Don't know about the rocket, but the liquid would instantly gasify on contact with the water.  The water would eventually freeze into an ever-expanding ice floe, and the liquid methane would run out across the floe.  The flowrate through the tanker hole would essentially be gravity driven; the tanker would depressurize quickly.

What happens next depends on the wind speed and direction.  The cold methane will hug the ground; on land it will follow low points like valleys or streets.  As it starts to mix with the surrounding air an opaque cloud will form from the condensation of water vapor.  How fast it mixes depends on the wind turbulence.  You would first get a severe asphyxiation danger from the cloud and then an explosion danger.  If the cloud reaches the explosive limit then something like a automobile distributor could set it off.

Great info Dave!

Question: how much BCF can be on one tanker, and if there was a problem, what is the size that that gas would expand to? In other words, how big is a billion cubic feet of gas in the air? I assume 1 billion cubic feet is 1000x1000x1000 so is a cube the size of three lengths of football fields on each side (per bcf)

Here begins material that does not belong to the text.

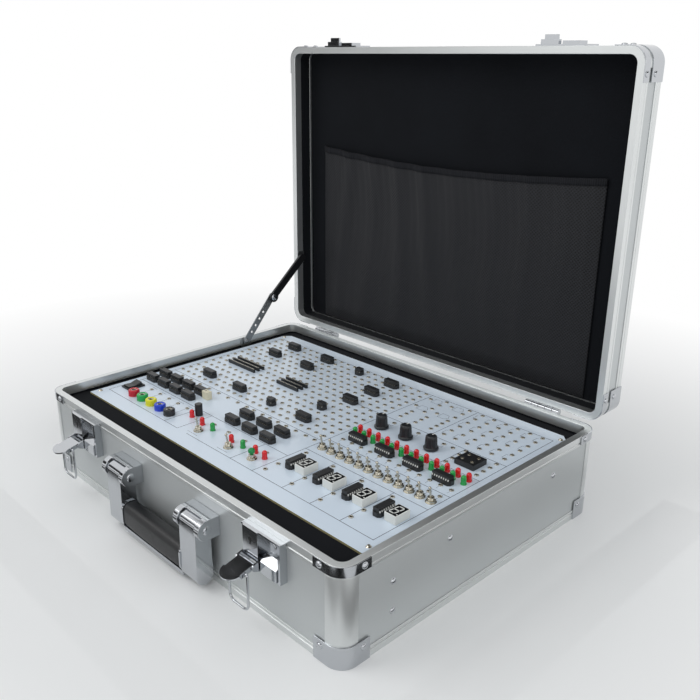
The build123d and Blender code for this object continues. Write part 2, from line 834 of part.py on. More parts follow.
# ---------------------------------------------------------------- lid stay, drawn open
base_pivot = (axis_y - stay_back, axis_z - stay_drop)
lid_pivot_closed = (axis_y - stay_back, axis_z + stay_rise)
lid_pivot_open = (axis_y + stay_rise, axis_z + stay_back)


def elbow(lid_pivot):
    """Find where the stay's two equal arms meet for one place of the lid's pivot."""
    across = lid_pivot[0] - base_pivot[0]
    rise = lid_pivot[1] - base_pivot[1]
    turn = atan2(rise, across) + acos(hypot(across, rise) / 2 / stay_arm)
    return (base_pivot[0] + stay_arm * cos(turn), base_pivot[1] + stay_arm * sin(turn))


def heading(start, end):
    """Give the direction from one pivot to another, in degrees up from +Y."""
    return degrees(atan2(end[1] - start[1], end[0] - start[0]))


elbow_open = elbow(lid_pivot_open)
elbow_closed = elbow(lid_pivot_closed)
lower_turn = heading(base_pivot, elbow_closed) - heading(base_pivot, elbow_open)
upper_turn = heading(elbow_closed, lid_pivot_closed) - heading(elbow_open, lid_pivot_open) - lower_turn
print(f"stay joints: lower pivot {base_pivot}, elbow {elbow_open}")
print(f"stay turns while the lid closes: lower {lower_turn:.4f}, upper {upper_turn:.4f} degrees")

# layers of the stay, measured inwards from the case's left inner face
plate_x = rim_w - case_w / 2
arm_x = plate_x + stay_plate_t + stay_gap
channel_layer_x = arm_x + stay_plate_t + stay_gap
cap_x = channel_layer_x + stay_channel_t


def bar_outline(start, end, height):
    """Draw a round-ended bar between two pivots."""
    middle = ((start[0] + end[0]) / 2, (start[1] + end[1]) / 2)
    with Locations(middle):
        SlotCenterToCenter(stay_arm, height, rotation=heading(start, end))


def along(start, end, share):
    """Give the point at a share of the way from one pivot to another."""
    return (start[0] + share * (end[0] - start[0]), start[1] + share * (end[1] - start[1]))


def bracket(pivot, up, pin_l):
    """Make one stay bracket on the left wall, with its pin; up is 1 on the lid and -1 on the base."""
    with BuildPart() as plate:
        with BuildSketch(side_plane(plate_x)):
            with Locations((pivot[0], pivot[1] + up * (stay_foot_drop / 2 - stay_pin_r / 2))):
                RectangleRounded(stay_foot_w, stay_foot_drop + 3 * stay_pin_r, stay_pin_r)
        extrude(amount=stay_plate_t)
        with BuildSketch(side_plane(plate_x + stay_plate_t)):
            with Locations(pivot):
                Circle(stay_pin_r)
        extrude(amount=pin_l)
    return plate.part


save(bracket(base_pivot, -1, stay_gap + stay_plate_t), "stay_base_bracket")
save(opened(bracket(lid_pivot_closed, 1, stay_gap + stay_plate_t)), "stay_lid_bracket")

with BuildPart() as stay_lower_arm:
    with BuildSketch(side_plane(arm_x)):
        bar_outline(base_pivot, elbow_open, stay_arm_h)
        with Locations(base_pivot):
            Circle(stay_pin_r + stay_pin_clear, mode=Mode.SUBTRACT)
        with Locations(elbow_open):
            Circle(stay_elbow_r + stay_pin_clear, mode=Mode.SUBTRACT)
        with Locations(*[along(base_pivot, elbow_open, share) for share in stay_hole_shares]):
            Circle(stay_hole_r, mode=Mode.SUBTRACT)
    extrude(amount=stay_plate_t)
save(stay_lower_arm.part, "stay_lower_arm")

with BuildPart() as stay_upper_arm:
    with BuildSketch(side_plane(channel_layer_x)):
        bar_outline(elbow_open, lid_pivot_open, stay_arm_h)
    extrude(amount=stay_channel_t)
    with BuildSketch(side_plane(channel_layer_x)):
        with Locations(along(elbow_open, lid_pivot_open, 0.5)):
            well = stay_arm - 2 * stay_arm_h
            Rectangle(well, stay_arm_h - 2 * stay_plate_t, rotation=heading(elbow_open, lid_pivot_open))
    extrude(amount=stay_channel_t - stay_plate_t, mode=Mode.SUBTRACT)
    with BuildSketch(side_plane(arm_x)):
        with Locations(elbow_open):
            Circle(stay_elbow_r)
    extrude(amount=channel_layer_x - arm_x)
    with BuildSketch(side_plane(cap_x)):
        with Locations(elbow_open):
            Circle(stay_cap_r)
    extrude(amount=stay_cap_t)
save(stay_upper_arm.part, "stay_upper_arm")

# ---------------------------------------------------------------- latches
latch_top_z = base_h - latch_top
latch_low_z = latch_top_z - latch_h
plate_y = front_y - plate_t
lever_pivot_y = front_y - lever_pivot_out
lever_axis = Axis((0, lever_pivot_y, lever_pivot_z), (1, 0, 0))
lever_end_y = lever_pivot_y - lever_l
lever_top_z = lever_pivot_z + lever_eye_r
bail_up = lever_eye_r - lever_flange / 2
dip_cos = cos(radians(lever_dip))
dip_sin = sin(radians(lever_dip))
bail_pivot_y = lever_pivot_y - bail_out * dip_cos - bail_up * dip_sin
bail_pivot_z = lever_pivot_z - bail_out * dip_sin + bail_up * dip_cos
outwards = (Align.CENTER, Align.MAX, Align.MAX)


def packed_plate(width, height, plate_top_z):
    """Make a plate on the rim's front face, packed out to the panel below the rim."""
    packing_z = min(plate_top_z, base_h - rim_h)
    packing_h = packing_z - plate_top_z + height
    with BuildPart() as plate:
        with Locations((0, front_y, plate_top_z)):
            Box(width, plate_t, height, align=outwards)
        with Locations((0, front_y, packing_z)):
            Box(width, panel_inset, packing_h, align=(Align.CENTER, Align.MIN, Align.MAX))
    return plate.part


def cross_bar(x, y, z, radius, length, mode=Mode.ADD):
    """Make a round bar along X, or cut its bore."""
    with Locations(Location((x, y, z), (0, 90, 0))):
        Cylinder(radius, length, mode=mode)


def front_pair(one, name):
    """Save one front piece twice over as two nodes, left and right."""
    for side, x in (("left", -latch_x), ("right", latch_x)):
        with BuildPart() as piece:
            with Locations((x, 0, 0)):
                add(one)
        save(piece.part, f"{name}_{side}")


with BuildPart() as latch_base:
    add(packed_plate(latch_w, latch_h, latch_top_z))
    with Locations((-lock_off, plate_y, latch_top_z)):
        Box(lock_w, lock_d, lock_h, align=outwards)
    with Locations((latch_w / 2 - frame_wall / 2, plate_y, latch_top_z)):
        Box(frame_wall, frame_d, latch_h, align=outwards)
    with Locations((0, plate_y, latch_top_z)):
        Box(latch_w, frame_d, lever_t, align=outwards)
    with BuildSketch(side_plane(lock_off - cover_w / 2)):
        with BuildLine():
            Polyline(
                (plate_y, latch_low_z),
                (plate_y - cover_d, latch_low_z + plate_t),
                (plate_y - cover_d, latch_low_z + cover_h * 0.7),
                (plate_y, latch_low_z + cover_h),
                close=True,
            )
        make_face()
    extrude(amount=cover_w)
    lug_x = lever_w / 2 + lug_gap
    for near in (-lock_off - lug_x - lug_t, -lock_off + lug_x):
        with BuildSketch(side_plane(near)):
            with Locations((lever_pivot_y, lever_pivot_z)):
                Circle(lug_r)
            with Locations((plate_y, latch_low_z + 2 * lug_r)):
                Rectangle(lever_t, 4 * lug_r, align=(Align.MAX, Align.CENTER))
            make_hull()
        extrude(amount=lug_t)
    cross_bar(-lock_off, lever_pivot_y, lever_pivot_z, lever_pin_r, 2 * (lug_x + lug_t))
    with Locations(Location((-lock_off, plate_y - lock_d, latch_top_z - lock_h * 0.36), (90, 0, 0))):
        Cylinder(key_r, 2 * key_deep, mode=Mode.SUBTRACT)
    with Locations(Location((lock_off, plate_y, latch_top_z - latch_h / 4), (90, 0, 0))):
        Cylinder(screw_r, screw_h, align=bottom)
with BuildPart() as latch_bases:
    with Locations((-latch_x, 0, 0), (latch_x, 0, 0)):
        add(latch_base.part)
save(latch_bases.part, "latch_bases")

# the lever is drawn level and then dipped about its pivot
with BuildPart() as latch_lever:
    cross_bar(-lock_off, lever_pivot_y, lever_pivot_z, lever_eye_r, lever_w)
    with Locations((-lock_off, lever_pivot_y, lever_top_z)):
        Box(lever_w, lever_l, lever_t, align=outwards)
    for side in (1, -1):
        flange_x = -lock_off + side * (lever_w - lever_t) / 2
        with Locations((flange_x, lever_pivot_y, lever_top_z)):
            Box(lever_t, lever_l, lever_flange, align=outwards)
    wing_face = (0, sin(radians(wing_bend)), cos(radians(wing_bend)))
    with BuildSketch(Plane((-lock_off, lever_end_y, lever_top_z - lever_t), (1, 0, 0), wing_face)):
        Ellipse(wing_w / 2, wing_l)
        Rectangle(wing_w, wing_l, align=(Align.CENTER, Align.MIN), mode=Mode.SUBTRACT)
    extrude(amount=wing_t)
    bore_r = lever_pin_r + lever_pin_clear
    cross_bar(-lock_off, lever_pivot_y, lever_pivot_z, bore_r, lever_w, Mode.SUBTRACT)
    hole_y, hole_z = lever_pivot_y - bail_out, lever_pivot_z + bail_up
    cross_bar(-lock_off, hole_y, hole_z, bail_r + bail_clear, lever_w, Mode.SUBTRACT)
front_pair(latch_lever.part.rotate(lever_axis, lever_dip), "latch_lever")

leg_x = lever_w / 2 + bail_side_gap + bail_r
end_x = lever_w / 2 - lever_t
bail_low_z = bail_pivot_z - bail_l
with BuildPart() as latch_bail:
    with BuildLine(Plane((-lock_off, bail_pivot_y, 0), (1, 0, 0), (0, -1, 0))) as wire:
        FilletPolyline(
            (-end_x, bail_pivot_z),
            (-leg_x, bail_pivot_z),
            (-leg_x, bail_low_z),
            (leg_x, bail_low_z),
            (leg_x, bail_pivot_z),
            (end_x, bail_pivot_z),
            radius=[bail_bend_r, bail_corner_r, bail_corner_r, bail_bend_r],
        )
    with BuildSketch(Plane(wire.line @ 0, (0, 1, 0), wire.line % 0)):
        Circle(bail_r)
    sweep()
front_pair(latch_bail.part, "latch_bail")

# the nose sits just under the closed bail's bar
bar_z = lever_pivot_z + bail_out + bail_l * cos(radians(bail_lean))
nose_top_z = bar_z - bail_r - nose_gap
catch_z = lid_z + catch_up
with BuildPart() as lid_catches:
    with Locations((-latch_x, 0, 0), (latch_x, 0, 0)):
        with Locations((0, front_y, catch_z + catch_h)):
            Box(catch_w, plate_t, catch_h, align=outwards)
        with Locations((-lock_off, plate_y, nose_top_z)):
            Box(nose_w, nose_d, nose_t, align=outwards)
        with Locations((-lock_off, plate_y, nose_top_z)):
            Box(nose_w + 2 * nose_t, nose_d / 2, 2 * nose_t, align=outwards)
        with Locations((lock_off, plate_y, catch_z + keeper_h)):
            Box(keeper_w, keeper_d, keeper_h, align=outwards)
save(opened(lid_catches.part), "lid_catches")

# ---------------------------------------------------------------- carrying handle
handle_y = front_y - handle_out
handle_low_z = handle_pivot_z - handle_drop
cheek_x = arm_w / 2 + bracket_gap

with BuildPart() as handle_bracket:
    add(packed_plate(2 * (cheek_x + cheek_t), 2 * cheek_r, handle_pivot_z + cheek_r))
    for near in (-cheek_x - cheek_t, cheek_x):
        with BuildSketch(side_plane(near)):
            with Locations((handle_y, handle_pivot_z)):
                Circle(cheek_r)
            with Locations((plate_y, handle_pivot_z)):
                Rectangle(plate_t, 2 * cheek_r, align=(Align.MAX, Align.CENTER))
            make_hull()
        extrude(amount=cheek_t)
    with Locations((0, plate_y, handle_pivot_z + cheek_r)):
        Box(2 * cheek_x, handle_out - plate_t, bracket_top_t, align=outwards)
    cross_bar(0, handle_y, handle_pivot_z, handle_pin_r, 2 * cheek_x)
with BuildPart() as handle_brackets:
    with Locations((-handle_x, 0, 0), (handle_x, 0, 0)):
        add(handle_bracket.part)
save(handle_brackets.part, "handle_brackets")

grip_l = 2 * handle_x - arm_w
rail_z = handle_low_z - arm_end_r
grip_z = rail_z + rail_h + grip_h / 2

with BuildPart() as handle_frame:
    for x in (-handle_x, handle_x):
        with BuildSketch(side_plane(x - arm_w / 2)):
            with Locations((handle_y, handle_pivot_z)):
                Circle(eye_r)
            with Locations((handle_y, handle_low_z)):
                Circle(arm_end_r)
            make_hull()
        extrude(amount=arm_w)
        cross_bar(x, handle_y, handle_pivot_z, handle_pin_r + handle_pin_clear, arm_w, Mode.SUBTRACT)
    with Locations((0, handle_y, rail_z)):
        Box(grip_l, rail_d, rail_h, align=bottom)
    for near in (-grip_l / 2, grip_l / 2 - ring_t):
        with BuildSketch(side_plane(near)):
            with Locations((handle_y, grip_z)):
                RectangleRounded(grip_d + 2 * ring_proud, grip_h + 2 * ring_proud, grip_round + ring_proud)
        extrude(amount=ring_t)
save(handle_frame.part, "handle_frame")

with BuildPart() as handle_grip:
    with BuildSketch(side_plane(ring_t - grip_l / 2)):
        with Locations((handle_y, grip_z)):
            RectangleRounded(grip_d, grip_h, grip_round)
    extrude(amount=grip_l - 2 * ring_t)
save(handle_grip.part, "handle_grip")
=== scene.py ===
"""Looks of the digital logic trainer: its finishes, its fine pieces and a plain studio.

Everything is in metres in the part's own frame: +X to the right along the case's front, +Y towards the
hinges, +Z up, with the origin at the centre of the case's underside. Sizes written in millimetres are
multiplied by MM.
"""

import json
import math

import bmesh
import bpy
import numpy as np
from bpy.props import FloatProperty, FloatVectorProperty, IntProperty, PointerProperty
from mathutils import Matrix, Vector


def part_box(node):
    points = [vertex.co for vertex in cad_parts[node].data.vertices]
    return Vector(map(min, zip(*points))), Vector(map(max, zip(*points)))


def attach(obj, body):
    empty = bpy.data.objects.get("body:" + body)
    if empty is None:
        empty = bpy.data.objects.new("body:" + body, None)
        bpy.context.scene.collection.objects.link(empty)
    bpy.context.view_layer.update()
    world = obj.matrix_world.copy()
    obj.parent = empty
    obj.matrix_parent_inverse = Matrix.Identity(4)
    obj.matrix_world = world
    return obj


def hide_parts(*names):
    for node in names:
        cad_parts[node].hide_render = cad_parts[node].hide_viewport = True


bl_info = {
    "name": "Logic Trainer Dresser",
    "version": (1, 0, 0),
    "blender": (4, 5, 0),
    "location": "View3D > Sidebar > Trainer",
    "description": "Finishes a digital logic trainer and its carrying case",
    "category": "Object",
}

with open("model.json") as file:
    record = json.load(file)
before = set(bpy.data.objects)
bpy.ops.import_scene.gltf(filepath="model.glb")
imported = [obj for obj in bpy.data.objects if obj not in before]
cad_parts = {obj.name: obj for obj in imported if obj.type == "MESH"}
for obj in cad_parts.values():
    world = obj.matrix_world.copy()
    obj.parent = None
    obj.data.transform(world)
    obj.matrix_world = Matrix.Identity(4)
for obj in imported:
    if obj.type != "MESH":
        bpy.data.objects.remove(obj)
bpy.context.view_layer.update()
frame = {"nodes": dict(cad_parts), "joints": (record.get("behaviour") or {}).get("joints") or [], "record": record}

MM = 0.001
EDGE_ANGLE = math.radians(32)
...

When the gas industry says cf of gas they usually mean standard cubic feet, which is at 60 deg F and 14.696 psia.  So a billion standard cubic feet of gas at normal ambients occupies close to a billion cubic feet of actual volume (or water volume).
Largest LNG tanker now holds 'bout 145K m3 of tank vol => 3 BSCF (billion standard cubic feet)

probably increasing in future to 200K m3 of tank vol => 4 BSCF

Tanks are thinner towards the top and looks like future tankers will be using aluminum tanks to save weight.

Sandia Labs study classifies a successful terrorist attack on an LNG tanker as a, "Low probability, high consequence  event." Radiated heat would be damaging within a 1 mile radius.